TodaysVerse.net
There is a way which seemeth right unto a man, but the end thereof are the ways of death.
King James Version

Meaning

This verse comes from the book of Proverbs, a collection of wise sayings gathered largely during the reign of Solomon, a king of ancient Israel renowned for his wisdom. The book was designed to help ordinary people navigate life with discernment and good judgment. This particular saying is a stark, unsettling warning about the limits of human self-knowledge: there are paths that feel completely right to us — logical, justified, even obviously correct — that are actually heading somewhere catastrophic. The word "death" in Proverbs often encompasses more than physical dying; it points to destruction in a broader sense — collapsed relationships, ruined character, a life that unravels slowly from the inside.
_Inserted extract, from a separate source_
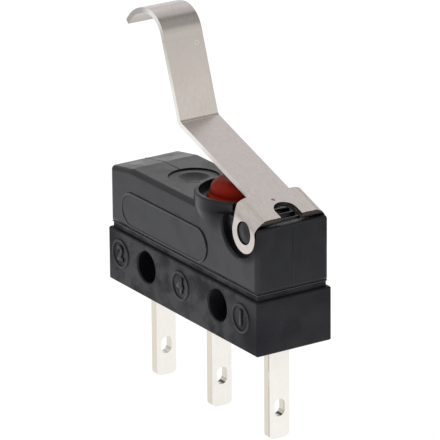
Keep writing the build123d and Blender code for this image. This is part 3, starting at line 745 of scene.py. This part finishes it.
def makeFloor():
    # lit from below under the object, and dimmer to its sides
    clearSelection()
    bpy.ops.mesh.primitive_plane_add(size=floorLook["size"], location=(0, 0, cadLow.z))
    floor = bpy.context.object
    floor.name = "floor"
    mat, tree, shader, place = startMaterial("paleFloor")
    shader.inputs["Base Color"].default_value = (*floorLook["tone"], 1)
    shader.inputs["Roughness"].default_value = floorLook["rough"]
    shader.inputs["Emission Color"].default_value = (1, 1, 1, 1)
    glow = floorLook["glow"]
    onRight = addFacing(tree, place, floorLook["right"], floorLook["rightSpan"],
                        0, floorLook["glowRight"] - glow)
    onLeft = addFacing(tree, place, floorLook["right"], floorLook["leftSpan"],
                       floorLook["glowLeft"] - glow, 0)
    sides = addMath(tree, "ADD", onRight, onLeft)
    tree.links.new(addMath(tree, "ADD", sides, glow), shader.inputs["Emission Strength"])
    floor.data.materials.append(mat)


# strength of the room's light, added up: away from each heading, and towards it
room = {"behind": {"heading": (-0.84, 0.54, 0), "span": (0.86, 1.0), "low": 0, "high": 0.56},
        "aside": {"heading": (0.853, 0.512, 0.10), "span": (0.85, 0.97), "low": 0, "high": 0.46},
        "front": {"heading": (-0.50, -0.52, 0.69), "span": (0.62, 0.95), "low": 0, "high": 0.30},
        "ceiling": {"heading": (-0.06, 0.53, 0.845), "span": (0.89, 0.98),
                    "low": 0.46, "high": 0.31}}


def makeWorld():
    # an even dim room with three paler parts, and a darker one over the back
    world = bpy.data.worlds.new("studio")
    world.use_nodes = True
    tree = world.node_tree
    sky = tree.nodes["Background"]
    sky.inputs["Color"].default_value = (1, 1, 1, 1)
    heading = tree.nodes.new("ShaderNodeTexCoord").outputs["Generated"]
    strength = 0
    for part in room.values():
        strength = addMath(tree, "ADD", strength, addFacing(tree, heading, **part))
    tree.links.new(strength, sky.inputs["Strength"])
    bpy.context.scene.world = world


softbox = {"place": (-0.17, 0.20, 0.30), "aim": (0, 0, 0), "size": 0.30, "power": 0.11}


def makeSoftbox():
    lamp = bpy.data.lights.new("topBox", "AREA")
    lamp.shape = "RECTANGLE"
    lamp.size = lamp.size_y = softbox["size"]
    lamp.energy = softbox["power"]
    box = bpy.data.objects.new("topBox", lamp)
    box.location = softbox["place"]
    aim = Vector(softbox["aim"]) - Vector(softbox["place"])
    box.rotation_mode = "QUATERNION"
    box.rotation_quaternion = aim.to_track_quat("-Z", "Y")
    bpy.context.scene.collection.objects.link(box)


makeCamera()
makeFloor()
makeWorld()
makeSoftbox()
bpy.context.scene.view_settings.view_transform = "Standard"
print("camera, floor and lights ready")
The chilling detail of this proverb isn't the destination. It's that the path felt right the entire way.

Prayer

God, I don't always know when I'm deceiving myself — and that's exactly what makes this frightening. Give me enough humility to hold my certainties loosely, enough trust to invite honest voices in, and enough courage to change direction when I need to. Amen.

Reflection

The most dangerous wrong turn isn't the one that feels obviously wrong. It's the one that feels completely reasonable — maybe even clearly correct. The person who slowly withdraws from a marriage, convinced they're simply protecting their emotional health. The person who hardens against forgiveness because they have, objectively, every right to. The person who drifts from faith not in a dramatic moment of rebellion, but logically, one perfectly sensible step at a time. Proverbs doesn't say this path looks foolish from the outside. It says it seems right. That word — "seems" — is doing a quiet, devastating amount of work. This verse isn't an invitation to second-guess every decision until you're paralyzed. It's an invitation to a specific and deeply unfashionable virtue: humility about your own certainty. We are genuinely unreliable narrators of our own lives. Our desires dress themselves up as wisdom. Our wounds disguise themselves as discernment. Our pride sounds remarkably like principle. The rest of Proverbs points toward a concrete antidote: counsel, community, and the willingness to let your confidence be questioned by someone you actually trust. The question isn't just "does this feel right?" The harder, more important question is: who in your life are you actually willing to ask?

Discussion Questions

1

What does it mean for a path to 'seem right' — what are the internal signals we typically trust when we decide a direction or decision is correct?

2

Can you think of a time when something that felt clearly right turned out to lead somewhere you didn't expect or didn't want? What did that experience teach you about your own judgment?

3

Why is self-deception so effective — even in people who are genuinely trying to live well and make good decisions? What makes it so difficult to recognize from the inside?

4

Who in your life has the trust and relational closeness to tell you honestly when they think you're heading in a wrong direction — and do you actually create space for them to do that?

5

Is there a direction or decision in your life right now that you've been treating as obviously correct but haven't genuinely invited outside perspective on — and what would it take to open that up?